*What the task asks:* Repeat every line, exactly, from the very first through the one where "import Module from 'manifold-3d';" appears. Add nothing else.

*Records from a data collection:*
+---+
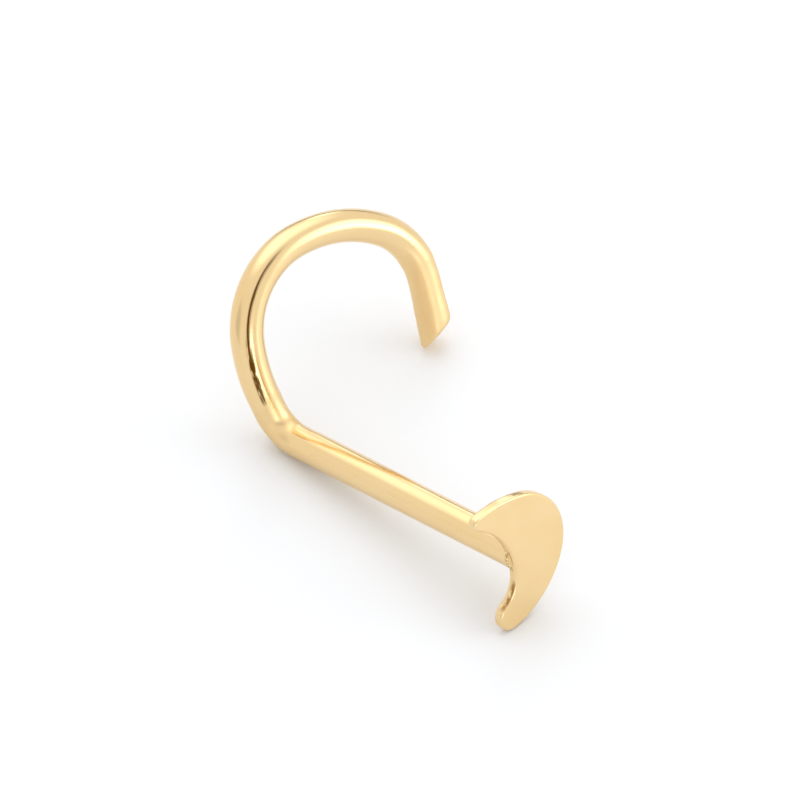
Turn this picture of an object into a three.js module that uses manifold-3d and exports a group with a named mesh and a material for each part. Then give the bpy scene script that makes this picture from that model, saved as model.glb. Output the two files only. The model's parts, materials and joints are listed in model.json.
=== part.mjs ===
// A nose screw in yellow gold: a straight post of round wire, a sharp bend into a hook that
// curls inside the nostril, and a flat crescent moon soldered to the post's other end. It is
// soldered metal, so it is one solid. It lies as it rests unworn, on the bend, the lower horn
// of the moon and the hook's tip. Millimetres, +Z up, the moon's face towards -Y.
//
// The wire and the moon are drawn in a working frame: +X runs along the post to the moon,
// +Y across to the hook's tip and +Z up, with zero where post and riser would cross. The hook
// leans back from the moon, towards -X.

import * as THREE from 'three';
import { mergeVertices } from 'three/addons/utils/BufferGeometryUtils.js';
import Module from 'manifold-3d';

// Wire: 22 gauge, with the hook's rounds in order from the riser to the tip.
const WIRE_DIAMETER = 0.64;
const POST_LENGTH = 6.42; // zero to the moon's front face
const BEND_RADIUS = 0.65;
const BEND_TURN = 74.3; // degrees, so that the hook leans back from the moon
const RISER_LENGTH = 0.32;
const RISER_LEAN = 6.7; // degrees, away from the tip
const HOOK_SWING = 1.8; // degrees about the riser, bringing the tip nearer the moon
const HOOK_ROUNDS = [
  { radius: 3.32, turn: 19.1 },
  { radius: 1.67, turn: 79.8 },
  { radius: 2.94, turn: 39.8 },
  { radius: 1.63, turn: 55 },
];
const TIP_LENGTH = 1.09; // straight end, on the centre line
const TIP_CUT = 36; // degrees from a square cut
const TIP_CUT_SIDE = 45; // degrees from straight across, turned towards the moon

// Moon: outline of tangent rounds, clockwise from the upper horn; a hollow round is negative.
const MOON_THICKNESS = 0.19;
const MOON_EDGE = 0.03; // softened edge, both ways
const MOON_START = { across: -0.89, up: 1.38, heading: 8 };
const MOON_ROUNDS = [
  { radius: 2.32, turn: 29.6 },
  { radius: 1.27, turn: 95.5 },
  { radius: 1.69, turn: 58.6 },
  { radius: 0.29, turn: 158 },
  { radius: -0.64, turn: 58.4 },
  { radius: -1.63, turn: 61.7 },
  { radius: 0.13, turn: 138.4 },
];

// Solder: a hollow fillet round the post's end, kept inside the moon's outline.
const FILLET = 0.28;

// Rest: how far the stud tips until bend, horn and tip all touch the floor.
const REST_TILT = 10.8; // degrees, raising the moon's end of the post

// Mesh fineness.
const WIRE_SIDES = 20;
const WIRE_STEPS = 104;
const OUTLINE_STEP = 7.5; // degrees of turn
const FILLET_STEPS = 5;

const AXIS_X = new THREE.Vector3(1, 0, 0);
const AXIS_Z = new THREE.Vector3(0, 0, 1);
const wireRadius = WIRE_DIAMETER / 2;
const radians = THREE.MathUtils.degToRad;

/** A round stretch that leaves a point along a heading and turns about an axis. */
class Round extends THREE.Curve {
  constructor(start, heading, axis, radius, turn) {
    super();
    this.centre = axis.clone().cross(heading).multiplyScalar(radius).add(start);
    this.arm = start.clone().sub(this.centre);
    this.axis = axis;
    this.turn = radians(turn);
  }

  getPoint(share, target = new THREE.Vector3()) {
    return target.copy(this.arm).applyAxisAngle(this.axis, share * this.turn).add(this.centre);
  }
}

/** A pen that draws one tangent stretch after another, straight or round. */
class Pen {
  constructor(place, heading) {
    this.place = place;
    this.heading = heading;
    this.stretches = [];
  }

  straight(length) {
    const end = this.place.clone().addScaledVector(this.heading, length);
    this.stretches.push(new THREE.LineCurve3(this.place, end));
    this.place = end;
  }

  round(axis, radius, turn) {
    const stretch = new Round(this.place, this.heading, axis, radius, turn);
    this.stretches.push(stretch);
    this.place = stretch.getPoint(1);
    this.heading = this.heading.clone().applyAxisAngle(axis, stretch.turn);
  }
}

const wasm = await Module();
wasm.setup();

/** Turns a closed three.js geometry into a solid that can be joined and cut. */
function solid(geometry) {
  const bare = geometry.clone();
  bare.deleteAttribute('normal');
  bare.deleteAttribute('uv');
  const merged = mergeVertices(bare, 1e-5);
  return new wasm.Manifold(new wasm.Mesh({
    numProp: 3,
    vertProperties: merged.attributes.position.array,
    triVerts: new Uint32Array(merged.index.array),
  }));
}

/** Turns a solid back into a three.js geometry. */
function geometryOf(body) {
  const mesh = body.getMesh();
  const geometry = new THREE.BufferGeometry();
  geometry.setAttribute('position', new THREE.BufferAttribute(mesh.vertProperties, 3));
  geometry.setIndex(new THREE.BufferAttribute(mesh.triVerts, 1));
  geometry.computeVertexNormals();
  return geometry;
}

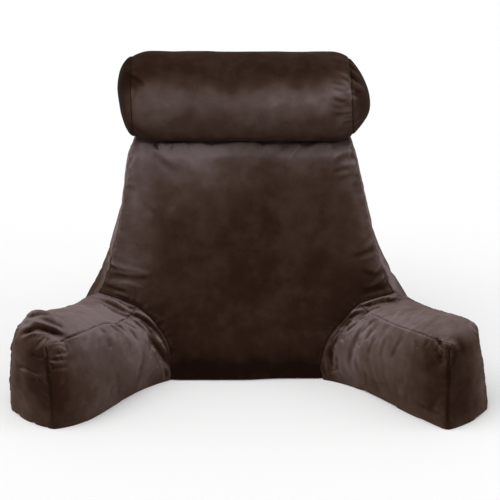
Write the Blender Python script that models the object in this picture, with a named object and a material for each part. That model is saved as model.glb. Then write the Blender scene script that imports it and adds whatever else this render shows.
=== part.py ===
"""A reading pillow: a leaning backrest, two splayed arms, a neck roll and a patch pocket.

Metres, +Z up. The front faces -Y, and the origin lies on the floor under the middle of the
whole pillow's box. Every cushion starts as a lattice of a few faces whose corners are placed
from the tables below, with sharp edges along its seams, and a subdivision surface rounds it.
"""

from collections import namedtuple
from math import exp, pi, radians, sin, tan

import bmesh
import bpy
from mathutils import Matrix, Vector
from mathutils.bvhtree import BVHTree

# Driving dimensions
BOX_SHIFT = Vector((-0.0039, 0.0049, 0.0))  # puts the whole box's middle on the origin
LEAN = radians(14.0)            # front panel, from the vertical
FRONT_FOOT_Y = -0.023           # front panel's plane, where it meets the floor
TOUCH_GAP = 0.0003              # between two cushions that are sewn or lie together
SURFACE_LEVELS = 2              # subdivision of the lattice

ROLL_LENGTH = 0.508             # over both domed ends
ROLL_RADIUS = 0.0905
ROLL_CENTRE = Vector((-0.006, 0.128, 0.562))
ROLL_SIDES = 40
ROLL_SEAT = 0.0008              # how far the pressed top stays clear of the roll's round

# Backrest: one row for each level, from the floor up. half_* are half widths at the seams,
# bulge is how far the side gusset stands out past them, crown how far the panel's middle does.
# shift moves the level sideways, because the backrest leans a little to its right.
Level = namedtuple("Level", "z_front half_front z_back half_back y_back bulge crown shift")
LEVELS = (
    Level(0.000, 0.300, 0.000, 0.278, 0.172, 0.004, -0.004, 0.000),
    Level(0.056, 0.300, 0.060, 0.290, 0.188, 0.010, 0.010, 0.000),
    Level(0.115, 0.300, 0.120, 0.290, 0.196, 0.010, 0.018, 0.000),
    Level(0.178, 0.305, 0.185, 0.276, 0.202, 0.012, 0.026, 0.000),
    Level(0.250, 0.273, 0.262, 0.258, 0.208, 0.006, 0.032, -0.005),
    Level(0.335, 0.250, 0.348, 0.238, 0.214, 0.000, 0.032, -0.005),
    Level(0.418, 0.238, 0.430, 0.226, 0.218, -0.002, 0.024, -0.009),
    Level(0.474, 0.227, 0.496, 0.210, 0.214, -0.006, 0.006, -0.010),
)
COLUMNS = (-1.0, -0.72, -0.46, -0.20, 0.0, 0.20, 0.46, 0.72, 1.0)
ARM_TOP_ROW = 3                 # level where the arm's top meets the backrest
ROOT_COLUMNS = 2                # columns of the front panel's lattice that the arm covers
ARM_STEPS = 4                   # lattice steps from an arm's root to its tip
TOP_DIP = 0.034                 # how deep the roll sits into the backrest's top

# Arc seam and the arm's root: each point is across (away from the middle), back past the front
# panel's plane, and up. A row of the lattice runs from the inner to the outer point.
ROOT_ROWS = (
    ((0.148, 0.000, 0.000), (0.245, 0.010, 0.000), (0.338, 0.054, 0.000)),
    ((0.153, 0.000, 0.056), (0.250, 0.010, 0.060), (0.350, 0.054, 0.064)),
    ((0.173, 0.000, 0.106), (0.258, 0.008, 0.115), (0.342, 0.044, 0.122)),
    ((0.228, 0.000, 0.155), (0.268, 0.000, 0.167), (0.305, 0.002, 0.176)),
)

# Arm: one row for each station from near the root to the tip, at the floor and at the top seams.
Station = namedtuple("Station", "inner outer top_inner top_outer z_inner z_outer crown swell")
LEFT_STATIONS = (
    Station((0.206, -0.058), (0.384, -0.014), (0.252, -0.052), (0.344, -0.004), 0.160, 0.165, 0.004, 0.008),
    Station((0.262, -0.136), (0.420, -0.066), (0.290, -0.118), (0.384, -0.048), 0.166, 0.169, 0.010, 0.010),
    Station((0.314, -0.222), (0.450, -0.116), (0.336, -0.182), (0.426, -0.092), 0.172, 0.184, 0.036, 0.012),
    Station((0.374, -0.242), (0.469, -0.154), (0.386, -0.230), (0.455, -0.138), 0.174, 0.181, 0.016, 0.006),
)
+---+
*Answer to the task:*
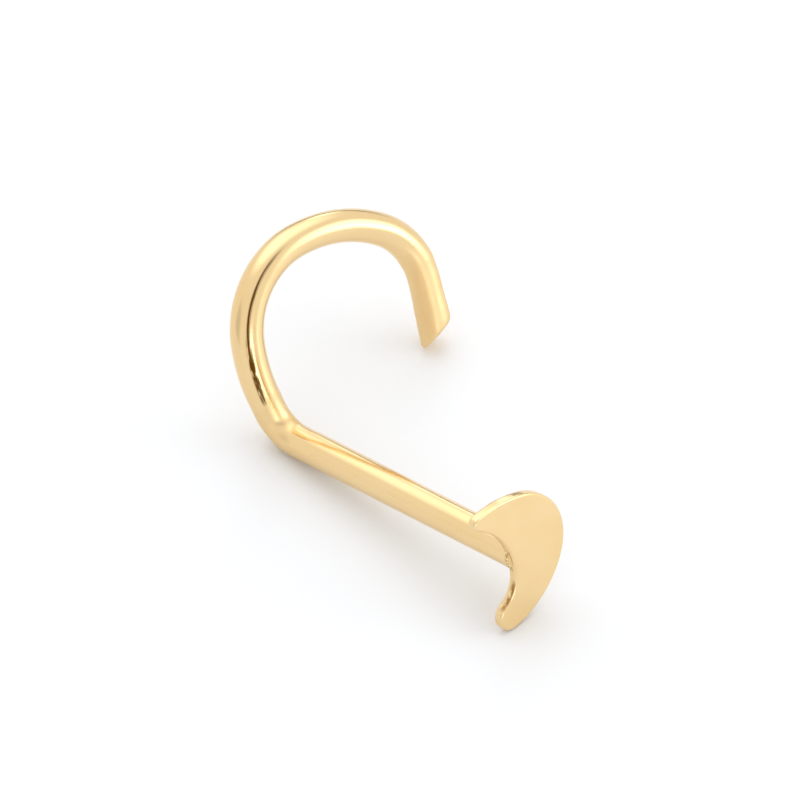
Turn this picture of an object into a three.js module that uses manifold-3d and exports a group with a named mesh and a material for each part. Then give the bpy scene script that makes this picture from that model, saved as model.glb. Output the two files only. The model's parts, materials and joints are listed in model.json.
=== part.mjs ===
// A nose screw in yellow gold: a straight post of round wire, a sharp bend into a hook that
// curls inside the nostril, and a flat crescent moon soldered to the post's other end. It is
// soldered metal, so it is one solid. It lies as it rests unworn, on the bend, the lower horn
// of the moon and the hook's tip. Millimetres, +Z up, the moon's face towards -Y.
//
// The wire and the moon are drawn in a working frame: +X runs along the post to the moon,
// +Y across to the hook's tip and +Z up, with zero where post and riser would cross. The hook
// leans back from the moon, towards -X.

import * as THREE from 'three';
import { mergeVertices } from 'three/addons/utils/BufferGeometryUtils.js';
import Module from 'manifold-3d';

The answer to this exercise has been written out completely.